Q: How do you stop an astronaut’s baby from crying?
A: You rocket!
#HatDadJoke
Papa john’s: order a pizza!
Mama john’s: we have pizza at home
“My family doesn’t have a black sheep,” I say, while everyone avoids eye contact.
A lot of people wonder if u have to choose between a creative career and making money, and I just wanna say stick with it long enough & you can have neither 🙏
“we want grandkids” best i can do is graphic design
i remember the first time i asked my dad to sign something for me in high school. he shook his head and said “if i sign this, you’re going to have to learn how to forge my signature. if you sign it from the start, you’ll be able to sign whatever you want and they’ll never know.”
Hi, I would like to file a complaint against everything.
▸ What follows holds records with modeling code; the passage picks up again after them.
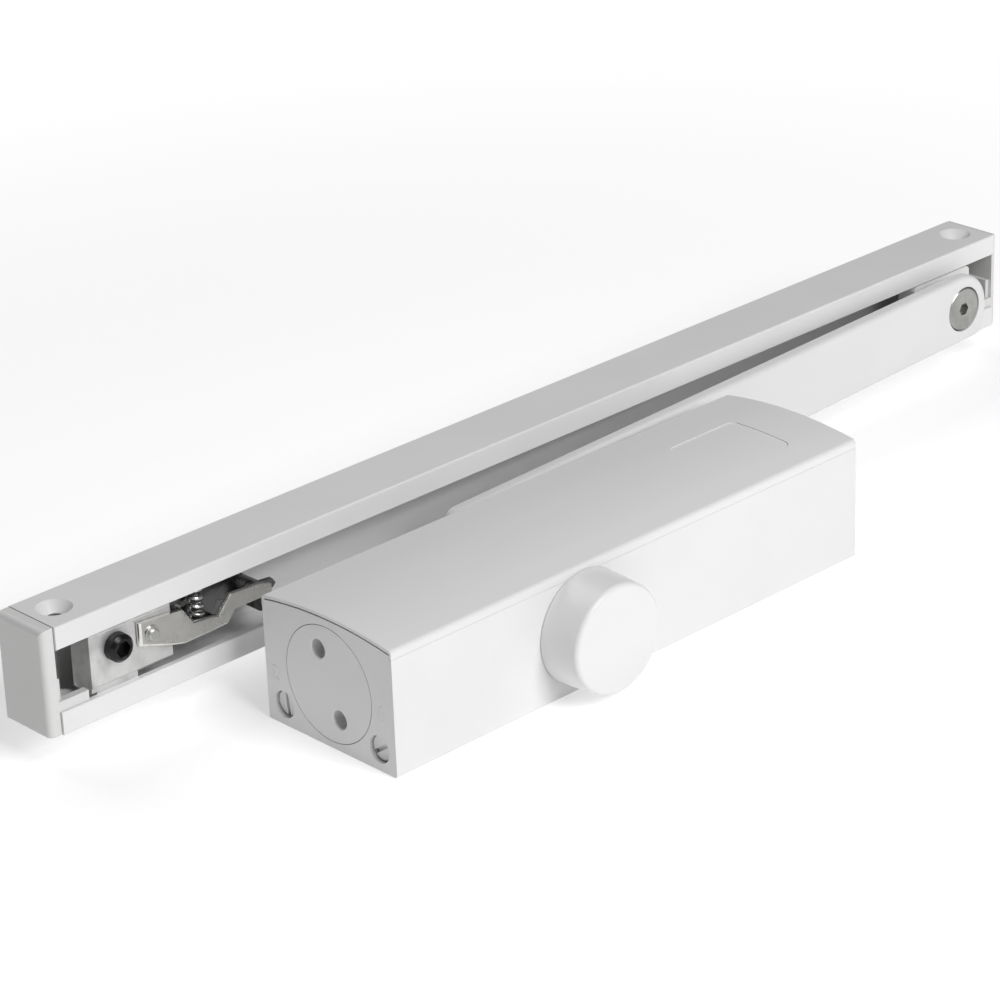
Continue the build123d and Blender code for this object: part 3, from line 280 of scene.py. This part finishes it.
def coated_steel(name, colour, roughness):
    """Blackened metal of a given roughness, rubbed smoother and paler in spots."""
    metal = Finish(name)
    grains = metal.noise(1800, 2)
    rub = metal.band(metal.noise(220, 3), 0.55, 0.75)
    shade = metal.blend(rub, colour, [v * 2.2 for v in colour])
    relief = metal.bump(grains, 0.00001)
    return metal.close(Base_Color=shade, Metallic=0.5, Roughness=roughness - rub * 0.1, Normal=relief)


steels = {
    "plated": steel("plated_steel", (0.72, 0.71, 0.69), (0.2, 1, 1), 0.42, 0.24),
    # The lever is darkened beyond Y = 57 mm: painted shade on its rear plate.
    "bright": steel("bright_steel", (0.78, 0.77, 0.74), (0.15, 1, 1), 0.30, 0.20, wear=0.10,
                    painted_shade_y=(54 * mm, 57 * mm)),
    "screw": steel("screw_steel", (0.42, 0.42, 0.405), (1, 0.2, 1), 0.42, 0.3),
    "rivet": steel("rivet_steel", (0.60, 0.60, 0.58), (1, 1, 1), 0.48, 0.40, wear=0.12),
    "ground": steel("ground_steel", (0.55, 0.55, 0.56), (1, 0.1, 1), 0.34, 0.2),
    "spring": steel("spring_wire", (0.80, 0.80, 0.79), (1, 1, 1), 0.26, 0.20, wear=0.03),
    "cast": steel("machined_iron", (0.33, 0.33, 0.34), (0.1, 1, 1), 0.5, 0.35),
    "bush": steel("bush_brass", (0.70, 0.52, 0.26), (1, 0.3, 1), 0.4, 0.25),
    "black": coated_steel("black_screw", (0.012, 0.012, 0.013), 0.26),
    # Dark steel, whose near-black colour on the leg behind the catch spring is also painted shade.
    "dark": coated_steel("dark_plate", (0.055, 0.057, 0.06), 0.5),
    "die_cast": steel("die_cast_block", (0.74, 0.74, 0.735), (1, 1, 1), 0.62, 0.5),
}
print("steels", sorted(steels))

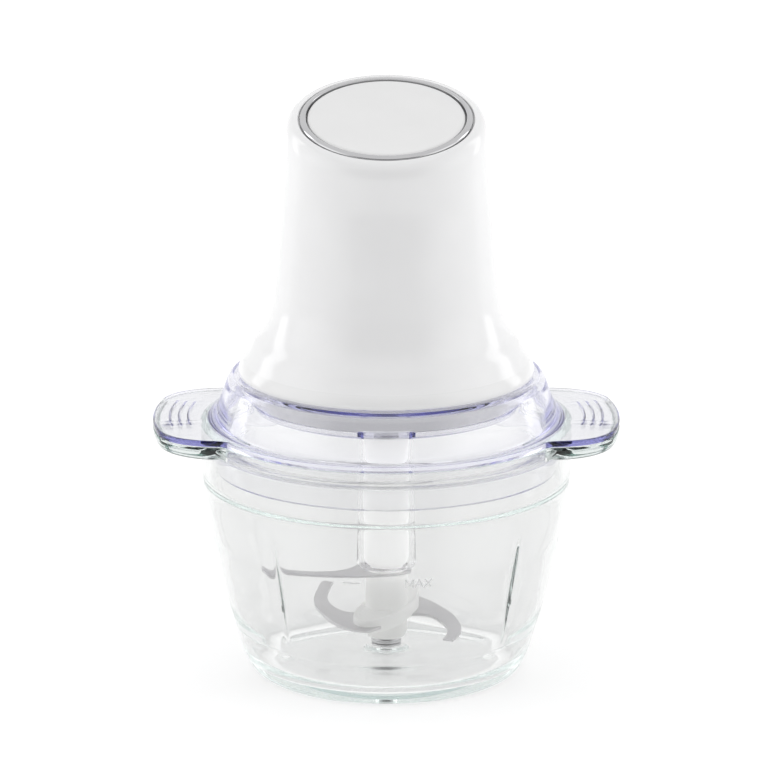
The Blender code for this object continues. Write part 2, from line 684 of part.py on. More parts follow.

There are 3 certainties in life
-death
-taxes
-anxiety anytime someone asks me what I’ve been up to
If you’re ever attacked by a mob of angry Vegans…
…don’t worry about it. They’re too weak to hurt you.
*beats dead horse*
*kills two birds with 1 stone*
*lets cat out of bag*
*takes bull by horns*
*breaks camels back*
*gets kicked out of zoo*
**both sitting at the pub having a beer**
Me: So. What’d you give up for Lent?
Friend: I gave up drinking.
Me:
Friend:
Me: No.
Friend: I gave up drinking standing up?
Me: Nicely done.
Friend: We should do shots to celebrate….
To make a mistake is human. To admit a mistake is stupid.